DATASET EXCERPT —
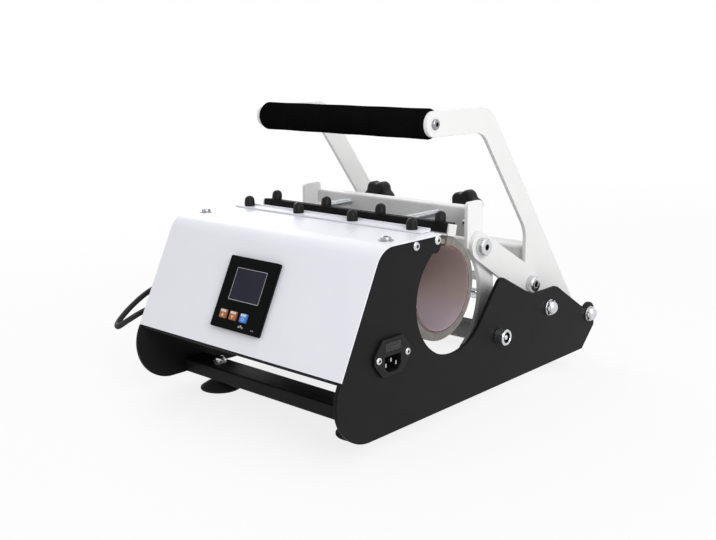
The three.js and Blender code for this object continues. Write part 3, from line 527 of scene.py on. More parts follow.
# Side plates
side = {"inner": 141.0, "thick": 4.0, "toe": 43.0, "slope": 64.1, "end": 445.2, "edge": 0.45,
        "leadHole": (75.0, 72.0), "inletAt": (71.2, 75.1)}
box = {"sheet": 1.5, "lap": 1.8, "half": 140.7, "foot": 65.3, "top": 176.0, "rear": 145.0, "knee": 25.0,
       "window": (31.3, 33.3), "panelRise": 54.7, "panelX": 0.6}
throat, throatRadius = (166.4, 111.9), 57.6
framePivot, tieRod, handlePivot = (243.5, 55.0), (342.2, 65.8), (431.7, 40.3)
frameLinkPin, armLinkPin = (240.0, 146.8), (336.0, 90.4)
outer = side["inner"] + side["thick"]
slope = radians(side["slope"])
slopeStart = (side["toe"] * (1 - sin(slope)), side["toe"] * (1 + cos(slope)))


def slopeY(z, depth=0.0):
    return slopeStart[0] + (z - slopeStart[1]) / np.tan(slope) + depth / sin(slope)


def besideSlope(rise, depth=0.0):
    # a distance up the slope from the cover's lower edge, and a depth square to it
    return (slopeY(box["foot"]) + rise * cos(slope) + depth * sin(slope),
            box["foot"] + rise * sin(slope) - depth * cos(slope))


def fromSlope(points):
    # panel millimetres (across, up the slope, out of it) turned about x by the slope's angle
    y, z = besideSlope(box["panelRise"] + points[..., 1], -points[..., 2])
    return np.stack((points[..., 0] + box["panelX"], y, z), axis=-1)


def onSlope(shapes):
    return moved(shapes, fromSlope)


def makeSidePlates():
    # above the cover's lower edge the outline steps in, so that the cover laps over it
    toe, lap, near = side["toe"], box["lap"], side["inner"]
    top, end = box["top"] - lap, side["end"]
    shape = outline(
        arcRun((toe, toe), toe, 270, 90 + side["slope"]),
        besideSlope(-0.3), besideSlope(-0.3, lap),
        (slopeY(top, lap), top, box["knee"] - lap),
        arcRun((136.9, top - 7.9), 7.9, 90, -111, 6),
        arcRun(throat, throatRadius, 125.1, 319.9, 2.5),
        (246.5, 117.7, 9),
        (307, 87, 15),
        (tieRod[0] + 15.3, 87, 12),
        (handlePivot[0] - 12.6, handlePivot[1] + 9.7),
        arcRun(handlePivot, 13.5, 145, 0, 6),
        (end, 24.3, 1.5),
        (end - 25.5, 0, 1.5),
    )
    bores = [circle(framePivot, 5.3), circle(tieRod, 6.3), circle(handlePivot, 5.3)]
    left = plate([shape, *bores, circle(side["leadHole"], 6.5)], near, outer, side["edge"], rim=1)
    right = plate([shape, *bores, rectangle(side["inletAt"], (27.8, 33.3))], near, outer, side["edge"], rim=1)
    for hand, made in (("left", mirrored(left)), ("right", right)):
        # the rim finish paints the plates' edge walls darker than their faces, as painted shade
        addPiece("plate_" + hand, made, ("charcoal_coat", "edge_painted_shade"), "side_plate_" + hand)


makeSidePlates()
print("side plates cut")


# Screws and nuts

def screwHead(radius, height, socket, depth, centre, seat, axis="x", finish=0, recess=1, dome=0.75,
              start=0.0):
    # a domed head from its seat outwards, with a six-sided recess; start is how far the shank goes in
    top, rim = seat + height, seat + height * (1 - dome)
    crown = domed(radius - socket * 1.2, rim, height * dome) + (socket * 1.2, 0)
    head = np.vstack(([(0, seat - start), (radius * 0.5, seat - start), (radius * 0.5, seat), (radius, seat),
                       (radius, rim)], crown[1:], (socket, top - 0.15)))
    # the recess takes the finish numbered recess; on steel heads that is a near-black, painted shade inside
    # the socket
    well = [(socket, top - 0.15), (socket, top - depth), (0, top - depth * 1.15)]
    return (turned(head, centre, axis, 36, finish, hexed=(len(head) - 1,))
            + turned(well, centre, axis, 36, recess, hexed=(0, 1)))


def capScrewHead(radius, height, socket, depth, centre, seat, start, shank, grooves=30):
    # a straight head with a finely grooved side: radius minus a groove depth times a square-cornered wave
    top = seat + height
    head = [(0, seat - start), (shank, seat - start), (shank, seat), (radius - 0.5, seat),
            (radius, seat + 0.5), (radius, top - 1.2), (radius - 1.0, top), (socket * 1.25, top),
            (socket, top - 0.3)]
    # the socket takes the second finish, a near-black painted shade inside it
    well = [(socket, top - 0.3), (socket, top - depth), (0, top - depth * 1.2)]

    def knurled(r, angle):
        wave = 0.5 * (1 - np.tanh(3 * np.cos(grooves * angle)))
        row = np.arange(len(r))[:, None]
        return np.where((row == 4) | (row == 5), r - 0.3 * wave, r)

    return (turned(head, centre, sides=6 * grooves, hexed=(len(head) - 1,), lobes=knurled)
            + turned(well, centre, sides=6 * grooves, finish=1, hexed=(0, 1)))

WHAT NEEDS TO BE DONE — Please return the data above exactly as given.

FINAL ANSWER —
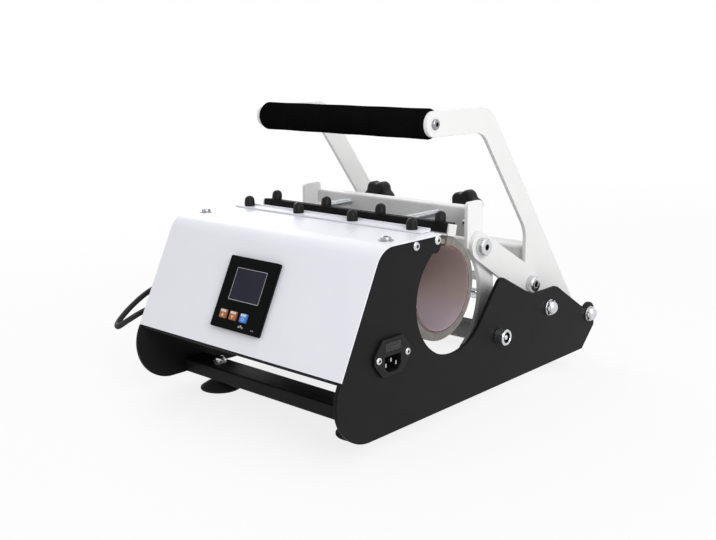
The three.js and Blender code for this object continues. Write part 3, from line 527 of scene.py on. More parts follow.
# Side plates
side = {"inner": 141.0, "thick": 4.0, "toe": 43.0, "slope": 64.1, "end": 445.2, "edge": 0.45,
        "leadHole": (75.0, 72.0), "inletAt": (71.2, 75.1)}
box = {"sheet": 1.5, "lap": 1.8, "half": 140.7, "foot": 65.3, "top": 176.0, "rear": 145.0, "knee": 25.0,
       "window": (31.3, 33.3), "panelRise": 54.7, "panelX": 0.6}
throat, throatRadius = (166.4, 111.9), 57.6
framePivot, tieRod, handlePivot = (243.5, 55.0), (342.2, 65.8), (431.7, 40.3)
frameLinkPin, armLinkPin = (240.0, 146.8), (336.0, 90.4)
outer = side["inner"] + side["thick"]
slope = radians(side["slope"])
slopeStart = (side["toe"] * (1 - sin(slope)), side["toe"] * (1 + cos(slope)))


def slopeY(z, depth=0.0):
    return slopeStart[0] + (z - slopeStart[1]) / np.tan(slope) + depth / sin(slope)


def besideSlope(rise, depth=0.0):
    # a distance up the slope from the cover's lower edge, and a depth square to it
    return (slopeY(box["foot"]) + rise * cos(slope) + depth * sin(slope),
            box["foot"] + rise * sin(slope) - depth * cos(slope))


def fromSlope(points):
    # panel millimetres (across, up the slope, out of it) turned about x by the slope's angle
    y, z = besideSlope(box["panelRise"] + points[..., 1], -points[..., 2])
    return np.stack((points[..., 0] + box["panelX"], y, z), axis=-1)


def onSlope(shapes):
    return moved(shapes, fromSlope)


def makeSidePlates():
    # above the cover's lower edge the outline steps in, so that the cover laps over it
    toe, lap, near = side["toe"], box["lap"], side["inner"]
    top, end = box["top"] - lap, side["end"]
    shape = outline(
        arcRun((toe, toe), toe, 270, 90 + side["slope"]),
        besideSlope(-0.3), besideSlope(-0.3, lap),
        (slopeY(top, lap), top, box["knee"] - lap),
        arcRun((136.9, top - 7.9), 7.9, 90, -111, 6),
        arcRun(throat, throatRadius, 125.1, 319.9, 2.5),
        (246.5, 117.7, 9),
        (307, 87, 15),
        (tieRod[0] + 15.3, 87, 12),
        (handlePivot[0] - 12.6, handlePivot[1] + 9.7),
        arcRun(handlePivot, 13.5, 145, 0, 6),
        (end, 24.3, 1.5),
        (end - 25.5, 0, 1.5),
    )
    bores = [circle(framePivot, 5.3), circle(tieRod, 6.3), circle(handlePivot, 5.3)]
    left = plate([shape, *bores, circle(side["leadHole"], 6.5)], near, outer, side["edge"], rim=1)
    right = plate([shape, *bores, rectangle(side["inletAt"], (27.8, 33.3))], near, outer, side["edge"], rim=1)
    for hand, made in (("left", mirrored(left)), ("right", right)):
        # the rim finish paints the plates' edge walls darker than their faces, as painted shade
        addPiece("plate_" + hand, made, ("charcoal_coat", "edge_painted_shade"), "side_plate_" + hand)


makeSidePlates()
print("side plates cut")


# Screws and nuts

def screwHead(radius, height, socket, depth, centre, seat, axis="x", finish=0, recess=1, dome=0.75,
              start=0.0):
    # a domed head from its seat outwards, with a six-sided recess; start is how far the shank goes in
    top, rim = seat + height, seat + height * (1 - dome)
    crown = domed(radius - socket * 1.2, rim, height * dome) + (socket * 1.2, 0)
    head = np.vstack(([(0, seat - start), (radius * 0.5, seat - start), (radius * 0.5, seat), (radius, seat),
                       (radius, rim)], crown[1:], (socket, top - 0.15)))
    # the recess takes the finish numbered recess; on steel heads that is a near-black, painted shade inside
    # the socket
    well = [(socket, top - 0.15), (socket, top - depth), (0, top - depth * 1.15)]
    return (turned(head, centre, axis, 36, finish, hexed=(len(head) - 1,))
            + turned(well, centre, axis, 36, recess, hexed=(0, 1)))


def capScrewHead(radius, height, socket, depth, centre, seat, start, shank, grooves=30):
    # a straight head with a finely grooved side: radius minus a groove depth times a square-cornered wave
    top = seat + height
    head = [(0, seat - start), (shank, seat - start), (shank, seat), (radius - 0.5, seat),
            (radius, seat + 0.5), (radius, top - 1.2), (radius - 1.0, top), (socket * 1.25, top),
            (socket, top - 0.3)]
    # the socket takes the second finish, a near-black painted shade inside it
    well = [(socket, top - 0.3), (socket, top - depth), (0, top - depth * 1.2)]

    def knurled(r, angle):
        wave = 0.5 * (1 - np.tanh(3 * np.cos(grooves * angle)))
        row = np.arange(len(r))[:, None]
        return np.where((row == 4) | (row == 5), r - 0.3 * wave, r)

    return (turned(head, centre, sides=6 * grooves, hexed=(len(head) - 1,), lobes=knurled)
            + turned(well, centre, sides=6 * grooves, finish=1, hexed=(0, 1)))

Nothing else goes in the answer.